- PROBLEM TO SOLVE:
Give back an exact copy of the lines from the start of the material through the line bearing "A slat's name". Include both ends and nothing else.

=======

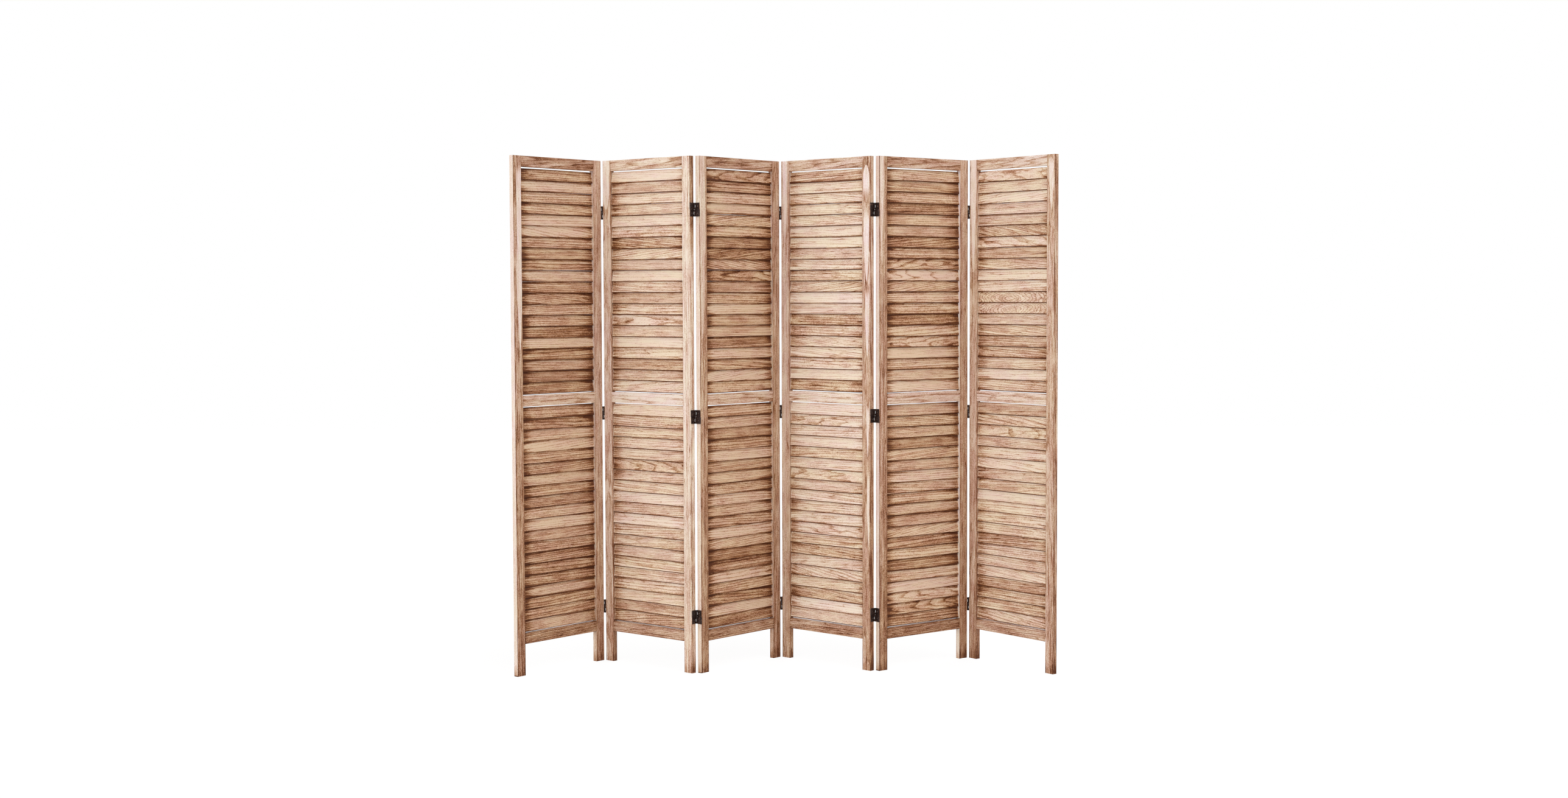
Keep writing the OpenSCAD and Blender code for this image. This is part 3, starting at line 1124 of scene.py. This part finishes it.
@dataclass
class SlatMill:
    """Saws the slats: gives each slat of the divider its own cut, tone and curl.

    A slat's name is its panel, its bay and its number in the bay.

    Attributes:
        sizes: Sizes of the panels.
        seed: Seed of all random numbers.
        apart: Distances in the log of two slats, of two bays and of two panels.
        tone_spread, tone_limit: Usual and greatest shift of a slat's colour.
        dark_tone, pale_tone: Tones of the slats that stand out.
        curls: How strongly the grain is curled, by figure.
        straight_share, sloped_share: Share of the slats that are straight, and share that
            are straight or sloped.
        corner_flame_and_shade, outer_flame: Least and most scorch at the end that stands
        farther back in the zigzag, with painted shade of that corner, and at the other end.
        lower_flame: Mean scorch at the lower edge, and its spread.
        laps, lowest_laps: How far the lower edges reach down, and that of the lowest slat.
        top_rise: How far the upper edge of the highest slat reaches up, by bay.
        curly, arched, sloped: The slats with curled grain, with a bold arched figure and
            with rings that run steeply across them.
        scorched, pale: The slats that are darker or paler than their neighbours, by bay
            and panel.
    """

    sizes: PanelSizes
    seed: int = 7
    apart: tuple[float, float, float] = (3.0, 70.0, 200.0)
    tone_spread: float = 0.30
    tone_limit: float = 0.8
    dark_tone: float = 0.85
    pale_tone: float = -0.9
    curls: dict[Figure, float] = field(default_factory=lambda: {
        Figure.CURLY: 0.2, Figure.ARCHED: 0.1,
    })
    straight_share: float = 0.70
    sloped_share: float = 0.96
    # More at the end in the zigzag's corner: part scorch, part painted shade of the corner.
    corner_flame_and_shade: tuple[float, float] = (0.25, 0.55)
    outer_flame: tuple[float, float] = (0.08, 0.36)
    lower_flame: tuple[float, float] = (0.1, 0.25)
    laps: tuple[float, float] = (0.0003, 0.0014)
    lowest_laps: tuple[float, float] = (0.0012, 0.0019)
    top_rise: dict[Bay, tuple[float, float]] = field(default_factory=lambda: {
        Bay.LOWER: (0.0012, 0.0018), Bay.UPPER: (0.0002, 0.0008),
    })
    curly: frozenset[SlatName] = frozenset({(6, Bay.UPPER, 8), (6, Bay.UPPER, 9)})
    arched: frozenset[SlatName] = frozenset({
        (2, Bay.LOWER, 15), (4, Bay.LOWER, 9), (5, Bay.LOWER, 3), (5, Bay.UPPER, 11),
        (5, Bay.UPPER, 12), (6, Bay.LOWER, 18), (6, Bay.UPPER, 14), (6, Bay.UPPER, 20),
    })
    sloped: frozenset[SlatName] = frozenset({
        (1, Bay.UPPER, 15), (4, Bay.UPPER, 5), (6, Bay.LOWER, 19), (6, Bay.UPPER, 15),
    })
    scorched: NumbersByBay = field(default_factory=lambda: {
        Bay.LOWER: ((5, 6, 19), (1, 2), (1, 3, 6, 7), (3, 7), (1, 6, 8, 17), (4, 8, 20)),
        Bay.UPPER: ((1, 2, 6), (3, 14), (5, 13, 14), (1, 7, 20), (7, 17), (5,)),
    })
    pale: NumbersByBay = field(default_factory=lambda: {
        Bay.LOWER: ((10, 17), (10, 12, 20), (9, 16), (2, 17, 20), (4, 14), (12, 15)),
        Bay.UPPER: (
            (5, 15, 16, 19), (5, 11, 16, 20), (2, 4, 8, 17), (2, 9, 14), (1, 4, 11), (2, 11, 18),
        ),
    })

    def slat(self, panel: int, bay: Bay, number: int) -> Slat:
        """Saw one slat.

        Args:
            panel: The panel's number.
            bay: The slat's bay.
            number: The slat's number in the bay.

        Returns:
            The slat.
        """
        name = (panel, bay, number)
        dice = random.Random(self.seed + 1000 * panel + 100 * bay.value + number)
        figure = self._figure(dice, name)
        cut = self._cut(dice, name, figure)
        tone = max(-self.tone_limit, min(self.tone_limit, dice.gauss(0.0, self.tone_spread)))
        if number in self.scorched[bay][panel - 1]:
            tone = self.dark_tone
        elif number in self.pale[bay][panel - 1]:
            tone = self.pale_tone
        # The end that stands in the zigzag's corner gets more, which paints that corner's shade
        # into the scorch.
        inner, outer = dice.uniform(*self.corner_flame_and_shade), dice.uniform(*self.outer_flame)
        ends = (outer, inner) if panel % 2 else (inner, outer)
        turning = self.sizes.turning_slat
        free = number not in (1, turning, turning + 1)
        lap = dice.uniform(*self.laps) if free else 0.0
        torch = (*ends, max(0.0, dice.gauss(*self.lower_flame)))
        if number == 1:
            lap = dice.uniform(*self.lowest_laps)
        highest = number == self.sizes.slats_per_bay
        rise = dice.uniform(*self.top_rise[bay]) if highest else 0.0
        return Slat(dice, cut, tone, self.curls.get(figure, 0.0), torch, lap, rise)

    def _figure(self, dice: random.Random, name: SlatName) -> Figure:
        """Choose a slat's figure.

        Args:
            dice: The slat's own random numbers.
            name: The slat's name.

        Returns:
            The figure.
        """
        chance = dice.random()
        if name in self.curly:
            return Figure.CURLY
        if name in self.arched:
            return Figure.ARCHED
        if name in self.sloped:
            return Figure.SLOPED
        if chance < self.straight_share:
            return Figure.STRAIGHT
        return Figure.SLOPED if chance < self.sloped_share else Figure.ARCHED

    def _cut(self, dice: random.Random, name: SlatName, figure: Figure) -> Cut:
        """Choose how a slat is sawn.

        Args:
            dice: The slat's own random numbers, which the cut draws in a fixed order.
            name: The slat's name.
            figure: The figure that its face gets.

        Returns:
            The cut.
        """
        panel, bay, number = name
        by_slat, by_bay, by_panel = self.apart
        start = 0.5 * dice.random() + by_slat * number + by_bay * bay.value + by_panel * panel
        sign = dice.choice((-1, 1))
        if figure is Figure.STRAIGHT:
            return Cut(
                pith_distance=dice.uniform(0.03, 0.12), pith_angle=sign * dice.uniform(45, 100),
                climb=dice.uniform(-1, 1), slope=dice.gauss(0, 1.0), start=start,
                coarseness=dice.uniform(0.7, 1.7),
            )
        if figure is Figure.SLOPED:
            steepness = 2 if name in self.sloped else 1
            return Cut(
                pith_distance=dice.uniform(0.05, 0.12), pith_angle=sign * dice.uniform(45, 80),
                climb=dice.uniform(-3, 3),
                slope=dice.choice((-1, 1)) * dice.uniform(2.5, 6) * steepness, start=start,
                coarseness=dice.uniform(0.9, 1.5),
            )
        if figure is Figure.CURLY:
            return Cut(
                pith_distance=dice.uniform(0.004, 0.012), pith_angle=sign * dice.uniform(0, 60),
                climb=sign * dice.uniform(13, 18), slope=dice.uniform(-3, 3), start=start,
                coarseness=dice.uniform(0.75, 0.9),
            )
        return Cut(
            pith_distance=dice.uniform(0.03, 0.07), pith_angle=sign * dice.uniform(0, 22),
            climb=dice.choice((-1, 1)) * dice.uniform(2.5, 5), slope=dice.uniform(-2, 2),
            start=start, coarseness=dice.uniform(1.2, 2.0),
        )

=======

- RESULT OF THIS EXERCISE:
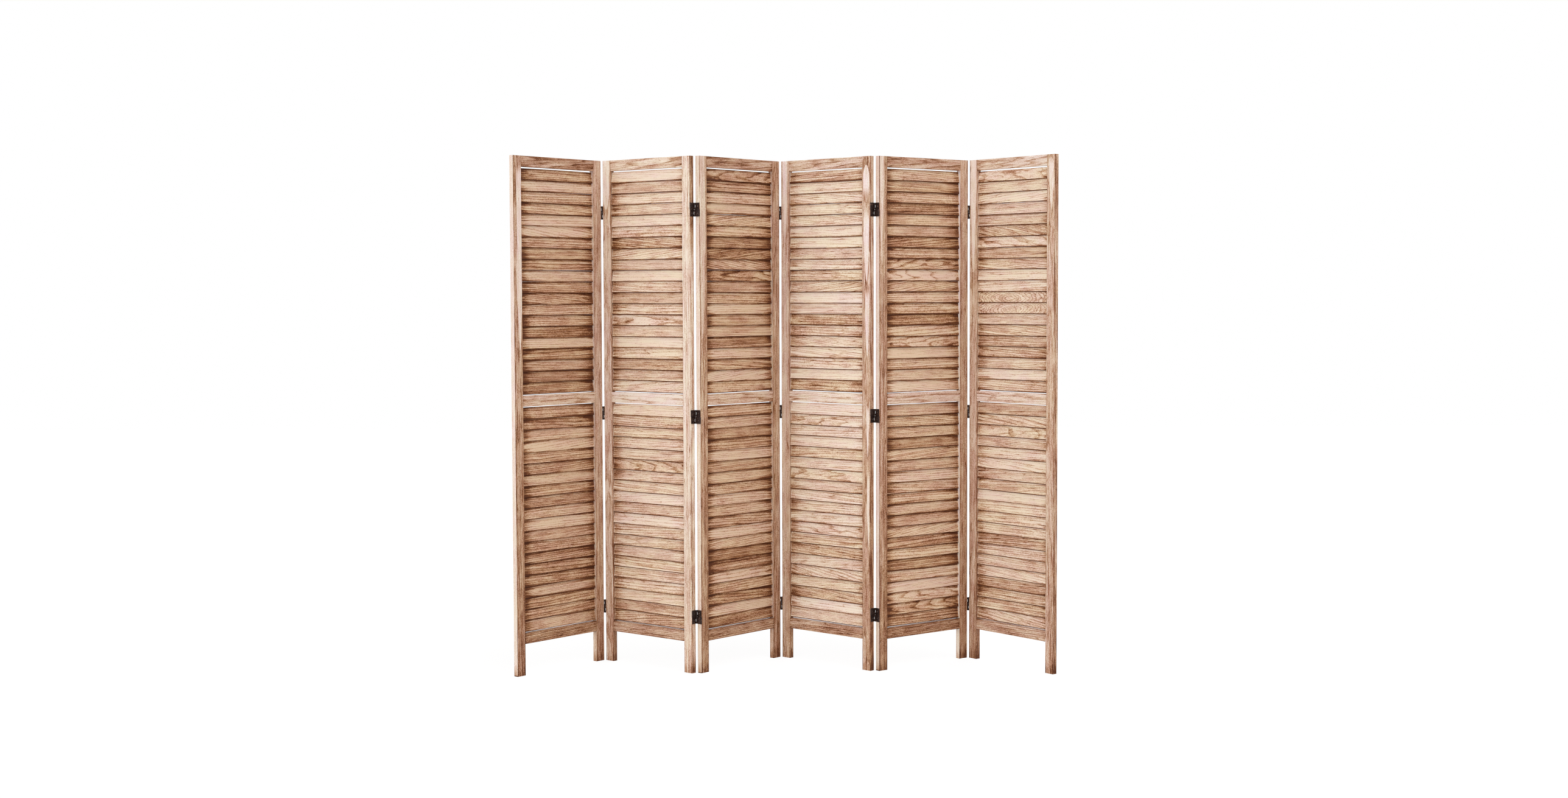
Keep writing the OpenSCAD and Blender code for this image. This is part 3, starting at line 1124 of scene.py. This part finishes it.
@dataclass
class SlatMill:
    """Saws the slats: gives each slat of the divider its own cut, tone and curl.

    A slat's name is its panel, its bay and its number in the bay.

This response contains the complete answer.